Anti-pattern	Problem
Logging only the winner	Destroys audit trail. Reviewers cannot validate the pick.
Scoring before correctness gate	A failing candidate may win on complexity. Never allowed.
Fewer than 3 candidates	Two candidates is a coin flip, not speculative dispatch.
More than 5 candidates	Noise overwhelms signal; budget exceeded.
Selecting by single metric	Composite score required; single-metric selection misses trade-offs.
Discarding traces after pick	Audit log is permanent. Delete only on explicit retention-policy trigger.

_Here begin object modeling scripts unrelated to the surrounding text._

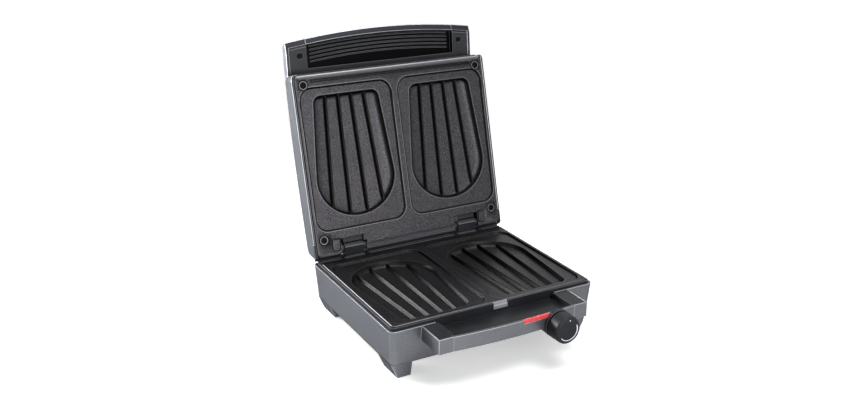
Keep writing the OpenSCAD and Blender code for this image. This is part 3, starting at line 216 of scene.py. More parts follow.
# Cast aluminium with sprayed PTFE non-stick: near black in itself, an even fine grain that glints softly.
# Real mica specks are 0.1 to 0.3 mm; they and the grain are drawn coarser so that they show.
def nonStick():
    look = {"dark": "#232224", "darkAt": 0.38, "light": "#403f42", "lightAt": 0.66, "grainMm": 0.9,
            "bump": 0.5, "bumpMm": 0.08, "mica": "#858388", "micaMm": 1.15, "micaFrom": 0.16, "micaTo": 0.34,
            "micaShare": 0.5, "roughness": 0.36, "smoother": 0.03, "rougher": 0.05, "metallic": 0.9,
            "ior": 1.38, "cloudMm": 45,
            "flankShade": "#100f0d", "flankShadeShare": 0.85,     # painted shade, darker on slopes and ribs
            "lip": "#8e8c90"}                           # painted highlight along the edges and lips
    material, tree, shader, where = startMaterial("castAluminiumNonStick", {
        "Metallic": look["metallic"], "IOR": look["ior"]})
    grain = add(tree, "ShaderNodeTexNoise", {"Scale": perMm(look["grainMm"]), "Detail": 3.0,
                                             "Roughness": 0.75}, {"Vector": where})
    stops = ((look["darkAt"], look["dark"]), (look["lightAt"], look["light"]))
    ground = add(tree, "ShaderNodeValToRGB", {"stops": stops}, {"Fac": grain.outputs["Fac"]})
    flakes = add(tree, "ShaderNodeTexVoronoi", {"Scale": perMm(look["micaMm"])}, {"Vector": where})
    spot = add(tree, "ShaderNodeMapRange",
               {"From Min": look["micaFrom"], "From Max": look["micaTo"], "To Min": look["micaShare"],
                "To Max": 0.0}, {"Value": flakes.outputs["Distance"]})
    mixed = add(tree, "ShaderNodeMix", {"data_type": "RGBA", 7: hexColour(look["mica"])},
                {"Factor": spot.outputs["Result"], 6: ground.outputs["Color"]})
    cloud = add(tree, "ShaderNodeTexNoise", {"Scale": perMm(look["cloudMm"]), "Detail": 2.0},
                {"Vector": where})
    sheen = add(tree, "ShaderNodeMapRange", {**noiseSpan, **spread(look["roughness"], look)},
                {"Value": cloud.outputs["Fac"]})
    # painted shade: slopes and ribs, marked steep, are drawn darker
    steep = add(tree, "ShaderNodeAttribute", {"attribute_name": "steep"})
    thick = add(tree, "ShaderNodeMath", {"operation": "MULTIPLY", 1: look["flankShadeShare"]},
                {0: steep.outputs["Fac"]})
    withFlankShade = add(tree, "ShaderNodeMix", {"data_type": "RGBA", 7: hexColour(look["flankShade"])},
                 {"Factor": thick.outputs[0], 6: mixed.outputs[2]})
    finishWith(tree, shader, grain.outputs["Fac"], look["bump"], look["bumpMm"],
               paintEdgeHighlight(tree, withFlankShade.outputs[2], look["lip"], 1.0), sheen.outputs["Result"])
    return material


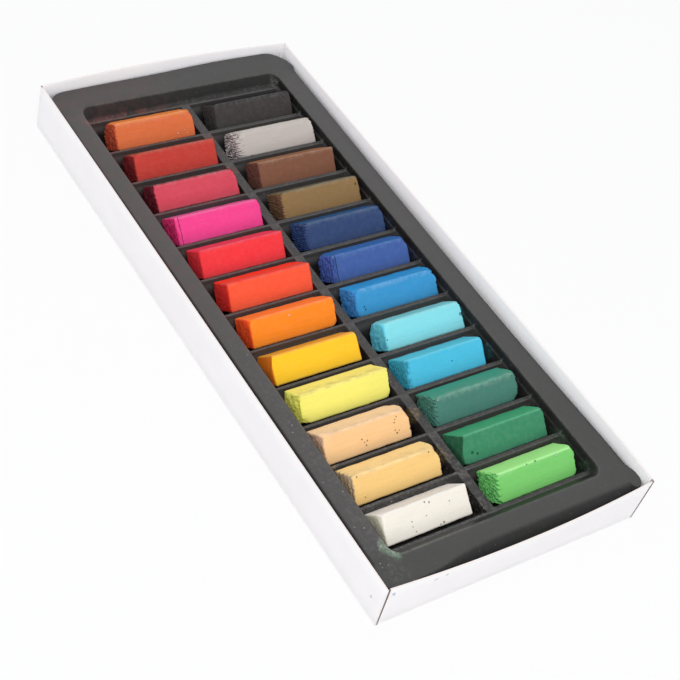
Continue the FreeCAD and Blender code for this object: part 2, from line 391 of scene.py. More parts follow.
def plastic():
    finish = Finish("satin_black_plastic")
    fine = finish.noise(3.0, 5.0, 0.65)
    cloud = finish.noise(0.05, 3.0, 0.5, shift=7.0)
    dust = finish.noise(0.8, 6.0, 0.7, shift=19.0)
    soft = finish.noise(0.28, 3.0, 0.5, shift=43.0)

    # Regions of the sheet. The place across a row is 0 at the root of its pocket.
    side, end = abs(finish.x), abs(finish.y)
    row = (finish.y + LAST_ROW) / ROW_PITCH
    across = ((row + 0.5).fract() - 0.5) * ROW_PITCH
    inside = side.ramp(RIM_EDGE_X + 0.6, FIELD_X - 0.2) * end.ramp(RIM_EDGE_Y + 0.6, FIELD_Y)
    below_rim = finish.z.ramp(12.0, 11.0)
    crest = finish.z.ramp(CREST_LEVEL - 0.28, CREST_LEVEL - 0.02) * below_rim
    wall = finish.z.ramp(CREST_LEVEL - 4.5, CREST_LEVEL - 2.0) * below_rim
    far_wall = across.ramp(3.5, 6.5) * across.ramp(8.2, 7.9)
    far_shelf = finish.y.ramp(FIELD_Y - 1.0, FIELD_Y - 0.3)
    # The rim leaves out the rolled edge, where shade is painted.
    rim = finish.z.ramp(RIM_LEVEL - 0.45, RIM_LEVEL - 0.02) * (1 - finish.attribute("turned"))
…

10. Empirical Baseline (walking skeleton)

Walking skeleton verified 2026-05-05 (tests/speculative/test_walking_skeleton.py):

Three candidates implement prepended_with(value, prefix) -> bool:

candidate_id	tests_pass	complexity_delta	lines_added	selected
minimal-change	True	1	2	YES
pattern-extraction	True	4	10	no
refactor-heavy	True	5	12	no

Rationale produced:

Selected: minimal-change (tests_pass=True, complexity_delta=1, lines_added=2).
Discarded candidates:
  - refactor-heavy: tests_passed, complexity_delta=5, lines_added=12.
  - pattern-extraction: tests_passed, complexity_delta=4, lines_added=10.

All three candidate_ids appear in the rationale. Auditability mandate satisfied.